How many layers you end up using depends a lot on the manufacturer that
you use for pcbs and their technology abilities, (principally track and
gap and via size etc), that you use. I would say using the FT256 that a
4 layer board is easily viable on the right technology level probably
4/5 thou (0.1-0.127mm) track and gap and maybe down to the easier 6
thou or 0.15mm track and gap. A 6 layer board will probably allow you
to use 8 thou or 0.2mm track and gap and allow a wider choice of
potential pcb manufacturers.
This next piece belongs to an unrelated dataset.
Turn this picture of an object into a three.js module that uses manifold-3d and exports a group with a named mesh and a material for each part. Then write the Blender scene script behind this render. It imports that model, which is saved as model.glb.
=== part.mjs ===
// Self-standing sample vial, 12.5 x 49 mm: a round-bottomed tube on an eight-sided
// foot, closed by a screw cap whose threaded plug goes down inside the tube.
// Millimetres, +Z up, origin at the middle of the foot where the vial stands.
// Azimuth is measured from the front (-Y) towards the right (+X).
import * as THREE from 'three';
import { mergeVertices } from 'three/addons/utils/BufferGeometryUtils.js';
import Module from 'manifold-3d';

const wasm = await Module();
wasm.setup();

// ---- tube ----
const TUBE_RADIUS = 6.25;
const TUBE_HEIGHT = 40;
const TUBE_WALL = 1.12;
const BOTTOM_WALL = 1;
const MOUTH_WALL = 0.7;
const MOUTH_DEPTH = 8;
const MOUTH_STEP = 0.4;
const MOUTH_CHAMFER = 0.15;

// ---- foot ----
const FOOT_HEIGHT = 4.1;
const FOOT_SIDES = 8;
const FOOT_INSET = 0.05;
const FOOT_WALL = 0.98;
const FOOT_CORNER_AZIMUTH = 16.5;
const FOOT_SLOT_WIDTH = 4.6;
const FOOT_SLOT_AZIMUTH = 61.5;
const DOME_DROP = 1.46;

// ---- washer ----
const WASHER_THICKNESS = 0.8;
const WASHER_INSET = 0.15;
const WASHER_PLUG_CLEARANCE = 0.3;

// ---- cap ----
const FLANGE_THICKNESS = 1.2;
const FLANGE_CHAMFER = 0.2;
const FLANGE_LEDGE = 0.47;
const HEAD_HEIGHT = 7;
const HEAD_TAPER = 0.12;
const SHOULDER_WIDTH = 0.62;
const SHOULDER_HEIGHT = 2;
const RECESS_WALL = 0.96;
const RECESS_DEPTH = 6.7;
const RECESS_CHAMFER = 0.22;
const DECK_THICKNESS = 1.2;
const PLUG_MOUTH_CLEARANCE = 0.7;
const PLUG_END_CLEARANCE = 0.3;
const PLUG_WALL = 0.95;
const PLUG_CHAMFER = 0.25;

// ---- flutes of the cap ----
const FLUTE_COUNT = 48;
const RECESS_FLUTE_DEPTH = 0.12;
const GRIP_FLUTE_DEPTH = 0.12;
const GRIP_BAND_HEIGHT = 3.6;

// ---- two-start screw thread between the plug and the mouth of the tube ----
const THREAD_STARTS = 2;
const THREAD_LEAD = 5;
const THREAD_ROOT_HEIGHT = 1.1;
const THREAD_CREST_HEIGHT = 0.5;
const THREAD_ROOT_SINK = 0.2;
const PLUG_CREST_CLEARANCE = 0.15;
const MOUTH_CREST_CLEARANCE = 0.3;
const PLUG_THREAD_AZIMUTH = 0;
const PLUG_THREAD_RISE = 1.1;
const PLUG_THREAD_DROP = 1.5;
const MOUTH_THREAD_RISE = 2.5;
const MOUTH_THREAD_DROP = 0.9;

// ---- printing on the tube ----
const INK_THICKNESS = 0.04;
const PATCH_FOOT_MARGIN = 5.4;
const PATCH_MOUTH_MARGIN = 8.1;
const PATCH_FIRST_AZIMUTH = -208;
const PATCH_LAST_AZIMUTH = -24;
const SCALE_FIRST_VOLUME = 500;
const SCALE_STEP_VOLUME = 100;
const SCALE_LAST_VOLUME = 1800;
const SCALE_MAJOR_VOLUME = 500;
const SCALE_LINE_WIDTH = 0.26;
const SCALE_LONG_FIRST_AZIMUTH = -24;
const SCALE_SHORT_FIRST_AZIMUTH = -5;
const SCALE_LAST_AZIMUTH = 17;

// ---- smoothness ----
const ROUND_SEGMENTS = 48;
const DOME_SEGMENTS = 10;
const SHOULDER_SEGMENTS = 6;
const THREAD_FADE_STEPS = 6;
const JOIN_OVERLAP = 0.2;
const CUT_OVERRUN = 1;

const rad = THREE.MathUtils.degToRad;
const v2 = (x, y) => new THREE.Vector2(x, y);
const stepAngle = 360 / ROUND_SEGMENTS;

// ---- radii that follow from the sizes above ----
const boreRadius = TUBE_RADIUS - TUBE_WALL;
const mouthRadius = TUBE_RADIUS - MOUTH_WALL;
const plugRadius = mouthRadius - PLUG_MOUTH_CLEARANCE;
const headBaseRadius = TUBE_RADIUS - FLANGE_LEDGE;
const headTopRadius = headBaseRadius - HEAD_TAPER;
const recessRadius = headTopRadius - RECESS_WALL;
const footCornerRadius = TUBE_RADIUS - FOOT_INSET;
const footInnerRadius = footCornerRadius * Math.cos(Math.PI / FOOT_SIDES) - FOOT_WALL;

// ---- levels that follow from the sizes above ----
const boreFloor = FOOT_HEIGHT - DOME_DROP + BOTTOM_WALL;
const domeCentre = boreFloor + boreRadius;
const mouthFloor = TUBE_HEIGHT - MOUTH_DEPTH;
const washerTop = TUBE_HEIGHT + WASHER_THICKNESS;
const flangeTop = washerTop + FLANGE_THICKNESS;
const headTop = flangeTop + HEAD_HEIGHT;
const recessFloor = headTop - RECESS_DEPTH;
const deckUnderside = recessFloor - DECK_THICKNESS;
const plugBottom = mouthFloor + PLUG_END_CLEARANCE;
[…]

How you do it wil vary a lot depending on
your pcb layout and what things connect to and where i.e. where things
are placed but to give you a practical example of what can be achieved
is our low cost Raggedstone1 product that achieves a full use of
XC3S400(264 I/O), in a FG456 package, on a 4 layer board. I will say
that wasn't easy even by our standards. The comparitive product of
Xilinx(Digilent) Spartan-3E Starter Kit board I believe has 8 layers to
do less than we do with I/O.

On a more general point Xilinx used to have breakout patterns for
things like Virtex2. Do have a search for those on their site. The is
also some useful info here
http://www.xilinx.com/bvdocs/userguides/ug072.pdf.

John Adair
Enterpoint Ltd.

Marco wrote:
> Hi all,
> as many of you may know after all my posts, I'm working with a Spartan3
> in the FT256 BGA package. Could anyone give me a link or something on
> documentation that may help me routing all those pins out in that kind
> of package with a 4-6 layer board. I'd like to get some examples or
> guidelines related to the most common approach adopted by experienced
> people.
> Thanks,
> Marco

On 16 Jun 2006 12:32:07 +0200, "Symon" <symon_brewer@hotmail.com> wrote:
>Hi Marco,
>http://groups.google.com/groups?q=PCBs+for+modern+FPGAs
>HTH,
>Cheers, Syms.

Also available at http://www.fpga-faq.org/archives/75000.html#75023

and the link http://www.fpga-faq.org/caf_pics/layer_1_2.gif

Cheers,
Philip

Hi,

thank you all for you replies, in my board I have some more bga
components like a Blackfin DSP and some memories. I was thinking I'd
need at leat 6 layers, including a Vcc plane and a GND plane. Our pcb
manufacturer could go down to 4mils tracks and this should allow me to
route the board within those 6 layers, but, as long as this is my first
bga board, I decided to ask more experinced and skilled people like you
how to approach this project (how to start, routing startegies, how
many layers and so on).

Marco